- Do this
Set down the material once more, exactly as it appears.

- Working data
####################
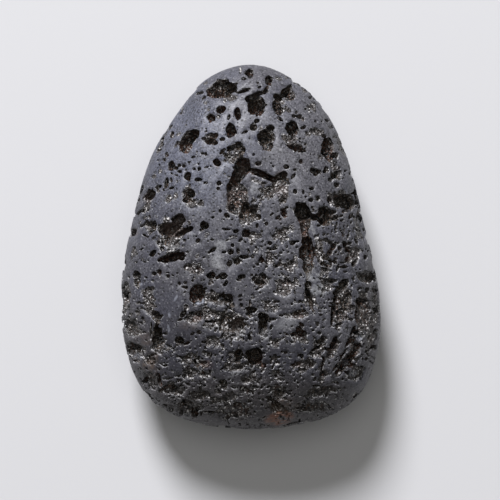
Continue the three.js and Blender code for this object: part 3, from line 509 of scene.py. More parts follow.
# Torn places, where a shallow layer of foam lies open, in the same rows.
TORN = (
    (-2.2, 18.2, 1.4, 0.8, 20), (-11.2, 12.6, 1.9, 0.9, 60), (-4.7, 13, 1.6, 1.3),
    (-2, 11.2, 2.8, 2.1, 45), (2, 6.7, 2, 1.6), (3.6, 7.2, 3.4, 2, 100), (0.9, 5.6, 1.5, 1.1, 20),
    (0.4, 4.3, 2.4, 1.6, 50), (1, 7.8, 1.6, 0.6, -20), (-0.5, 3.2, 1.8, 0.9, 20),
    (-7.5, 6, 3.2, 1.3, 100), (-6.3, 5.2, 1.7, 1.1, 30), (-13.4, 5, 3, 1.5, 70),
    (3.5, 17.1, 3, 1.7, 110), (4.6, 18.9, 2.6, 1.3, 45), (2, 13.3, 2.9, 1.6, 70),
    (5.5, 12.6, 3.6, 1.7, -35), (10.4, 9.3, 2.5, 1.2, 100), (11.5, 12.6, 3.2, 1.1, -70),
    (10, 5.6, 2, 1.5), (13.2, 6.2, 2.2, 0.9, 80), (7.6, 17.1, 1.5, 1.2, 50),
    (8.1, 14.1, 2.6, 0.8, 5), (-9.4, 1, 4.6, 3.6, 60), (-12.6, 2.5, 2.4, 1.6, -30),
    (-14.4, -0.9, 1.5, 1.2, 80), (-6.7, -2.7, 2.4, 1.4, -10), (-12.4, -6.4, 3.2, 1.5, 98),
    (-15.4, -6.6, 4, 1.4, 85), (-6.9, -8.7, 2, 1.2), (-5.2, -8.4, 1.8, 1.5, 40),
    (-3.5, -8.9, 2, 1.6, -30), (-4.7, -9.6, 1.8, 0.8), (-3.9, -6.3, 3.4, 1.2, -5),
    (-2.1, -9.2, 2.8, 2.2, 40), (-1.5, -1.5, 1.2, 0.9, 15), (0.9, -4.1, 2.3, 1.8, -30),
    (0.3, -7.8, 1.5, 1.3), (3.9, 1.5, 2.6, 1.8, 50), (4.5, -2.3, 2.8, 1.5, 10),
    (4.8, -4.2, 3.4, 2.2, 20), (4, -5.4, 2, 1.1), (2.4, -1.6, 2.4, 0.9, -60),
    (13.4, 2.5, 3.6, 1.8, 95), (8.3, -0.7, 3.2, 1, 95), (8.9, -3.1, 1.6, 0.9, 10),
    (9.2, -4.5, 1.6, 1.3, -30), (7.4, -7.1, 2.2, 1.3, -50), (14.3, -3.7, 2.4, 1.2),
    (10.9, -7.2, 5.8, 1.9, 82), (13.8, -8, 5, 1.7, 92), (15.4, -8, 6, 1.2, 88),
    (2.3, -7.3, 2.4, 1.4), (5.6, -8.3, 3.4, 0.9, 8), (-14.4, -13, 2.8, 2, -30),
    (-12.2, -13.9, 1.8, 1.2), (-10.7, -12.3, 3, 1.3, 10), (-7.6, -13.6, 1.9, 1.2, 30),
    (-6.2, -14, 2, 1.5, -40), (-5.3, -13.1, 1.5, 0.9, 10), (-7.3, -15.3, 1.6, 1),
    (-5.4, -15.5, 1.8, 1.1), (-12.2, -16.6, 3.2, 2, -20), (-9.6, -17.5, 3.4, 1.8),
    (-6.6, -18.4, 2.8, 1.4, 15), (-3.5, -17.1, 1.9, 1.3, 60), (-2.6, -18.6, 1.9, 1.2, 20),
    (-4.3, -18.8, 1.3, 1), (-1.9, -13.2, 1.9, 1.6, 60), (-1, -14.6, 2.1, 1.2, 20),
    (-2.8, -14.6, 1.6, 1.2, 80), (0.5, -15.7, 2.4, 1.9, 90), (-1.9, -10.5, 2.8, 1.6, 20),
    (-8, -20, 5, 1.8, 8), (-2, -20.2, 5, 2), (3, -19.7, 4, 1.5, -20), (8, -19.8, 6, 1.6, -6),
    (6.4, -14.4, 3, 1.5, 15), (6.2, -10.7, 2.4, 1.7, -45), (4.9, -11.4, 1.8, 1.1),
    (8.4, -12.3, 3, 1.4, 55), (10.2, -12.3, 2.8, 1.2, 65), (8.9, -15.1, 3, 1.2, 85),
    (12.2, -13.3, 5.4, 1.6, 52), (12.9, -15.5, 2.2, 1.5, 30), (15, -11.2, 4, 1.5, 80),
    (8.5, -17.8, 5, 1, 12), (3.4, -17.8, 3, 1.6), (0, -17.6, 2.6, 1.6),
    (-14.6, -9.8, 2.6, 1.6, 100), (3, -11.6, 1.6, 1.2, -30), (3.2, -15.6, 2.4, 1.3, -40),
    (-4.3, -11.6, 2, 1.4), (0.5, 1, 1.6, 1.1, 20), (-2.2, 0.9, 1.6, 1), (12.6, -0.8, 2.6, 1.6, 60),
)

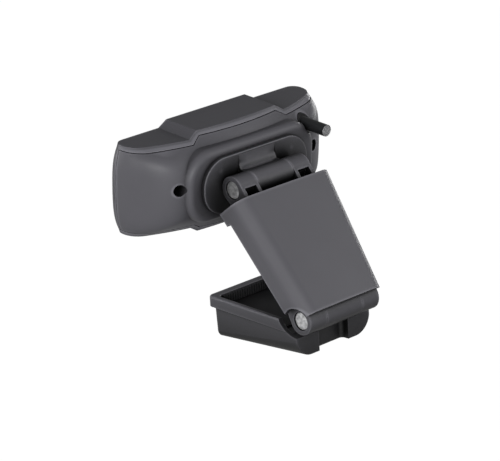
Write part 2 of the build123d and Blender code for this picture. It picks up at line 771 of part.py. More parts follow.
####################
- Task output
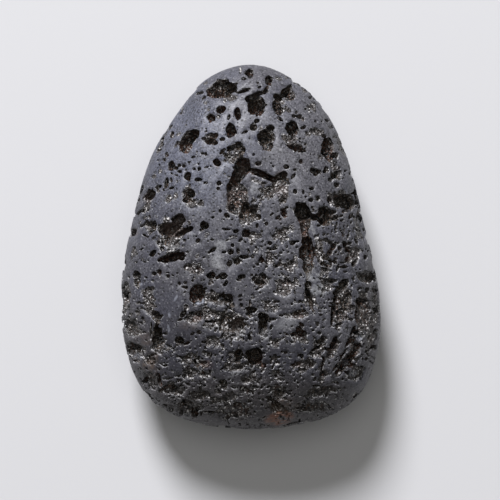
Continue the three.js and Blender code for this object: part 3, from line 509 of scene.py. More parts follow.
# Torn places, where a shallow layer of foam lies open, in the same rows.
TORN = (
    (-2.2, 18.2, 1.4, 0.8, 20), (-11.2, 12.6, 1.9, 0.9, 60), (-4.7, 13, 1.6, 1.3),
    (-2, 11.2, 2.8, 2.1, 45), (2, 6.7, 2, 1.6), (3.6, 7.2, 3.4, 2, 100), (0.9, 5.6, 1.5, 1.1, 20),
    (0.4, 4.3, 2.4, 1.6, 50), (1, 7.8, 1.6, 0.6, -20), (-0.5, 3.2, 1.8, 0.9, 20),
    (-7.5, 6, 3.2, 1.3, 100), (-6.3, 5.2, 1.7, 1.1, 30), (-13.4, 5, 3, 1.5, 70),
    (3.5, 17.1, 3, 1.7, 110), (4.6, 18.9, 2.6, 1.3, 45), (2, 13.3, 2.9, 1.6, 70),
    (5.5, 12.6, 3.6, 1.7, -35), (10.4, 9.3, 2.5, 1.2, 100), (11.5, 12.6, 3.2, 1.1, -70),
    (10, 5.6, 2, 1.5), (13.2, 6.2, 2.2, 0.9, 80), (7.6, 17.1, 1.5, 1.2, 50),
    (8.1, 14.1, 2.6, 0.8, 5), (-9.4, 1, 4.6, 3.6, 60), (-12.6, 2.5, 2.4, 1.6, -30),
    (-14.4, -0.9, 1.5, 1.2, 80), (-6.7, -2.7, 2.4, 1.4, -10), (-12.4, -6.4, 3.2, 1.5, 98),
    (-15.4, -6.6, 4, 1.4, 85), (-6.9, -8.7, 2, 1.2), (-5.2, -8.4, 1.8, 1.5, 40),
    (-3.5, -8.9, 2, 1.6, -30), (-4.7, -9.6, 1.8, 0.8), (-3.9, -6.3, 3.4, 1.2, -5),
    (-2.1, -9.2, 2.8, 2.2, 40), (-1.5, -1.5, 1.2, 0.9, 15), (0.9, -4.1, 2.3, 1.8, -30),
    (0.3, -7.8, 1.5, 1.3), (3.9, 1.5, 2.6, 1.8, 50), (4.5, -2.3, 2.8, 1.5, 10),
    (4.8, -4.2, 3.4, 2.2, 20), (4, -5.4, 2, 1.1), (2.4, -1.6, 2.4, 0.9, -60),
    (13.4, 2.5, 3.6, 1.8, 95), (8.3, -0.7, 3.2, 1, 95), (8.9, -3.1, 1.6, 0.9, 10),
    (9.2, -4.5, 1.6, 1.3, -30), (7.4, -7.1, 2.2, 1.3, -50), (14.3, -3.7, 2.4, 1.2),
    (10.9, -7.2, 5.8, 1.9, 82), (13.8, -8, 5, 1.7, 92), (15.4, -8, 6, 1.2, 88),
    (2.3, -7.3, 2.4, 1.4), (5.6, -8.3, 3.4, 0.9, 8), (-14.4, -13, 2.8, 2, -30),
    (-12.2, -13.9, 1.8, 1.2), (-10.7, -12.3, 3, 1.3, 10), (-7.6, -13.6, 1.9, 1.2, 30),
    (-6.2, -14, 2, 1.5, -40), (-5.3, -13.1, 1.5, 0.9, 10), (-7.3, -15.3, 1.6, 1),
    (-5.4, -15.5, 1.8, 1.1), (-12.2, -16.6, 3.2, 2, -20), (-9.6, -17.5, 3.4, 1.8),
    (-6.6, -18.4, 2.8, 1.4, 15), (-3.5, -17.1, 1.9, 1.3, 60), (-2.6, -18.6, 1.9, 1.2, 20),
    (-4.3, -18.8, 1.3, 1), (-1.9, -13.2, 1.9, 1.6, 60), (-1, -14.6, 2.1, 1.2, 20),
    (-2.8, -14.6, 1.6, 1.2, 80), (0.5, -15.7, 2.4, 1.9, 90), (-1.9, -10.5, 2.8, 1.6, 20),
    (-8, -20, 5, 1.8, 8), (-2, -20.2, 5, 2), (3, -19.7, 4, 1.5, -20), (8, -19.8, 6, 1.6, -6),
    (6.4, -14.4, 3, 1.5, 15), (6.2, -10.7, 2.4, 1.7, -45), (4.9, -11.4, 1.8, 1.1),
    (8.4, -12.3, 3, 1.4, 55), (10.2, -12.3, 2.8, 1.2, 65), (8.9, -15.1, 3, 1.2, 85),
    (12.2, -13.3, 5.4, 1.6, 52), (12.9, -15.5, 2.2, 1.5, 30), (15, -11.2, 4, 1.5, 80),
    (8.5, -17.8, 5, 1, 12), (3.4, -17.8, 3, 1.6), (0, -17.6, 2.6, 1.6),
    (-14.6, -9.8, 2.6, 1.6, 100), (3, -11.6, 1.6, 1.2, -30), (3.2, -15.6, 2.4, 1.3, -40),
    (-4.3, -11.6, 2, 1.4), (0.5, 1, 1.6, 1.1, 20), (-2.2, 0.9, 1.6, 1), (12.6, -0.8, 2.6, 1.6, 60),
)

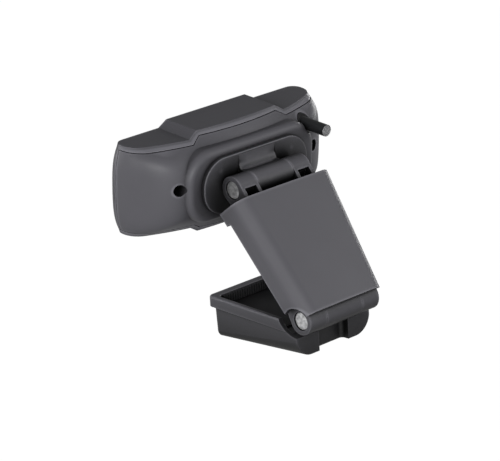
Write part 2 of the build123d and Blender code for this picture. It picks up at line 771 of part.py. More parts follow.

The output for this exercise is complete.